After that, we had different break-out groups. Mine was called "From instrumentation to social technology" and here is a summary of what we dealt with:
" The digitization of the contemporary cities with technologies embedded into its streets and buildings and carried by people and vehicles has appended an informational membrane over the urban fabrics. Location-based services, interactive architecture, real-time visualizations of cities activity provide new means to make decisions and navigate city space. However, by being more operationally efficient, there is a risk that the urban environment becomes limited to an utilitarian perspective: going from A to B as quick as possible, receiving geolocated-café coupons or getting updates about contacts' whereabouts can be seen as the new cliché of this model.
Questions to be addressed: 1) Yesterday: What have we learnt from the past 10 years in the field (beyond the usual clichés I listed above)? Where did this system fail? 2) Tomorrow: How to go beyond these issues? What kind of problems will emerge? Is there a balance between utilitarian and more desirable systems? What's the stupidest idea one can we think about? 3) Summary: Can we discuss a roadmap of possibilities/problems for the near future?"

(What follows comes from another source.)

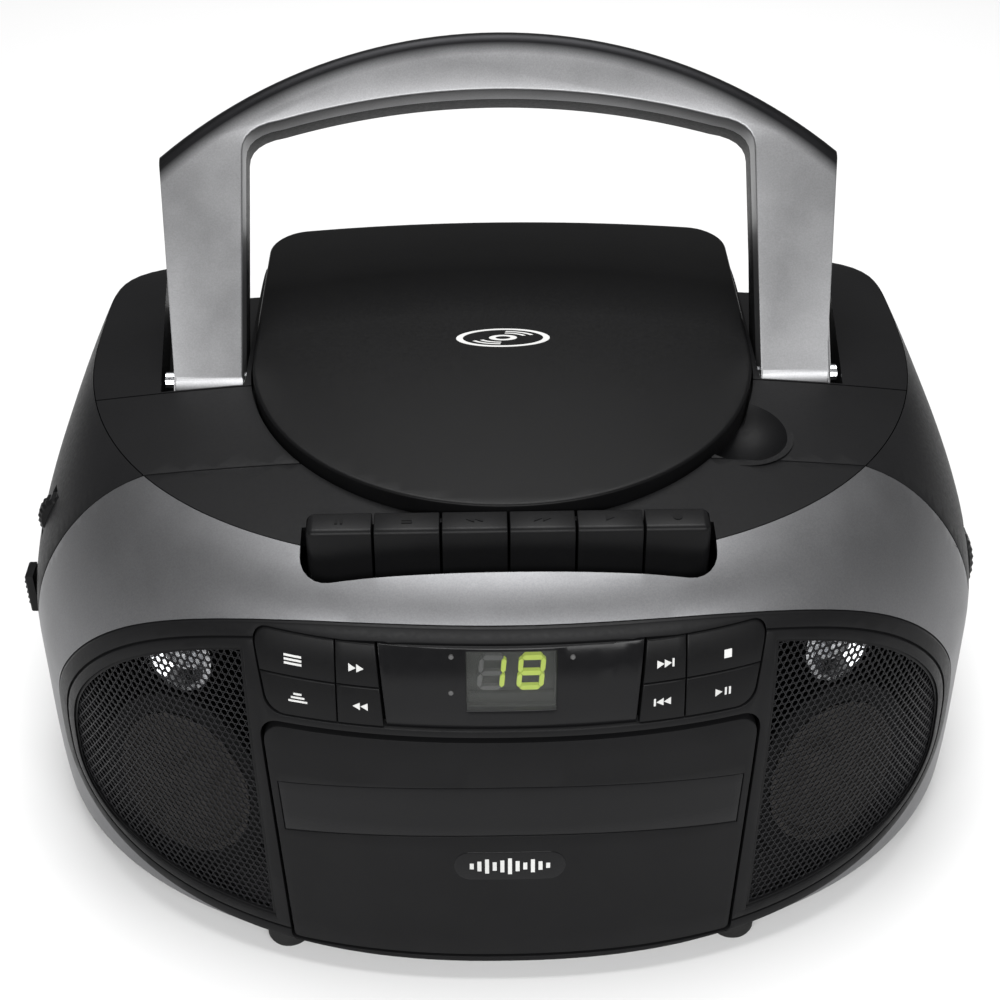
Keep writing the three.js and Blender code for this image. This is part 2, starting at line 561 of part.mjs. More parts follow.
// ---------------------------------------------------------------- disc player
function discPlayer() {
  const lid = column(lidOutline(0), LID.skirtZ, 170, 8);
  const cavity = column(lidOutline(-LID.thick), 90, 180, 8);
  const shellLid = lid.intersect(lidSlab(0, 40)).subtract(cavity.intersect(lidSlab(LID.thick, 60)));
  const knuckle = solid(moved(bar('x', LID_HINGE.radius, -LID_HINGE.length / 2, LID_HINGE.length / 2, 16),
    0, LID_HINGE.y, LID_HINGE.z));
  piece('disc_lid', shellLid.add(knuckle.intersect(lid.intersect(lidSlab(0.5, 40)))), FINISH.black);

  const wellRadius = DISC.radius + DISC.play;
  const { floorZ, wall, flangeZ, flangeThick, rim } = DISC;
  const flange = column(lidOutline(-rim), flangeZ, flangeZ + flangeThick, 8);
  const centreY = LID.middleY;
  const round = (radius, z0, z1, sides = 32) => solid(moved(bar('z', radius, z0, z1, sides), 0, centreY, 0));
  const well = flange.add(round(wellRadius + wall, floorZ - wall, flangeZ + flangeThick))
    .subtract(round(wellRadius, floorZ, flangeZ + 20))
    .subtract(round(HUB.bore, floorZ - 10, floorZ + 5, 20))
    .subtract(box(-SLED.width / 2 - 1, SLED.width / 2 + 1, centreY - SLED.start - SLED.travel - SLED.length / 2 - 1,
      centreY - HUB.bore + 2, floorZ - 10, floorZ + 5));
  piece('disc_well', well, FINISH.deck);

  const hub = turned([[0, floorZ - 6], [HUB.post, floorZ - 6], [HUB.post, floorZ], [HUB.flange, floorZ],
    [HUB.flange, floorZ + 1.5], [HUB.cone, floorZ + 1.5], [HUB.cone - 0.4, floorZ + 4], [4, floorZ + 6],
    [0, floorZ + 6]], 20);
  piece('disc_hub', hub, FINISH.black).position.y = centreY;

  const block = new THREE.BoxGeometry(SLED.width, SLED.length, SLED.height);
  const lens = new THREE.CylinderGeometry(3.4, 3.8, 2, 20).rotateX(Math.PI / 2).translate(0, 0, SLED.height / 2 + 0.8);
  const sled = piece('laser_sled', solid(block).add(solid(lens)), FINISH.steel);
  sled.position.set(0, centreY - SLED.start, floorZ - SLED.height / 2);
}

// ---------------------------------------------------------------- carry handle
function handle() {
  const { legOuter, legInner, shoulderX, shoulder, top, gripTop, gripSide, gripHalf, thick } = HANDLE;
  const arcThrough = (half, low, high) => {
    const rise = high - low;
    const radius = (half ** 2 + rise ** 2) / (2 * rise);
    return { radius, centre: high - radius, spread: Math.asin(half / radius) };
  };
  const crown = arcThrough(shoulderX, shoulder, top);
  const grip = arcThrough(gripHalf, gripSide, gripTop);
  const shape = new THREE.Shape();
  shape.moveTo(-legOuter, 0);
  shape.lineTo(-legInner, 0);
  shape.lineTo(-legInner, gripSide - 10);
  shape.quadraticCurveTo(-legInner, gripSide - 2, -gripHalf, gripSide);
  shape.absarc(0, grip.centre, grip.radius, Math.PI / 2 + grip.spread, Math.PI / 2 - grip.spread, true);
  shape.quadraticCurveTo(legInner, gripSide - 2, legInner, gripSide - 10);
  shape.lineTo(legInner, 0);
  shape.lineTo(legOuter, 0);
  shape.lineTo(shoulderX, shoulder);
  shape.absarc(0, crown.centre, crown.radius, Math.PI / 2 - crown.spread, Math.PI / 2 + crown.spread, false);
  const bow = new THREE.ExtrudeGeometry(shape, { depth: thick, bevelEnabled: false, curveSegments: 14 });
  let whole = solid(bow.rotateX(Math.PI / 2).translate(0, thick / 2, 0));
  for (const side of [-1, 1]) {
    const [low, high] = side < 0 ? [-legOuter, -legInner] : [legInner, legOuter];
    whole = whole.add(solid(bar('x', thick / 2, low, high, 24)));
  }
  whole = whole.subtract(solid(bar('x', HANDLE.pin + GAP, -120, 120, 16)));
  const swing = new THREE.Group();
  swing.position.set(0, HANDLE.pivotY, HANDLE.pivotZ);
  swing.rotation.x = -THREE.MathUtils.degToRad(HANDLE.lean);
  model.add(swing);
  piece('handle_front', whole.intersect(box(-200, 200, -50, -GAP / 2, -50, 200)), FINISH.silver, swing);
  piece('handle_back', whole.intersect(box(-200, 200, GAP / 2, 50, -50, 200)), FINISH.black, swing);
  const pinLength = [SLOT.inner + GAP, SLOT.outer - GAP];
  piece('left_handle_pin', bar('x', HANDLE.pin, -pinLength[1], -pinLength[0], 16), FINISH.steel, swing);
  piece('right_handle_pin', bar('x', HANDLE.pin, pinLength[0], pinLength[1], 16), FINISH.steel, swing);
}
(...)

In the afternoon of the second day, the topic was "Cities and Play". Kati London started off by showing an interesting set of projects such as "avatar machine" by mark owens, and the surge in location-based games (or Mobile social software that uses game mechanics): Parallel Kingdom (a mobile location-based MMO), Mytown, or Monopoly city street. Dennis Crowley from Foursquare also showed some interesting lessons they drawn from the platform evolution and how it's differentiated from other friend-finder systems.
Why do I blog this? It was an interesting event, very diverse in terms of the topics that people presented and perspectives. What I found relevant was that "social computing" was not taken to the letter, which is good. Surely, some elements to be directly re-used in current projects.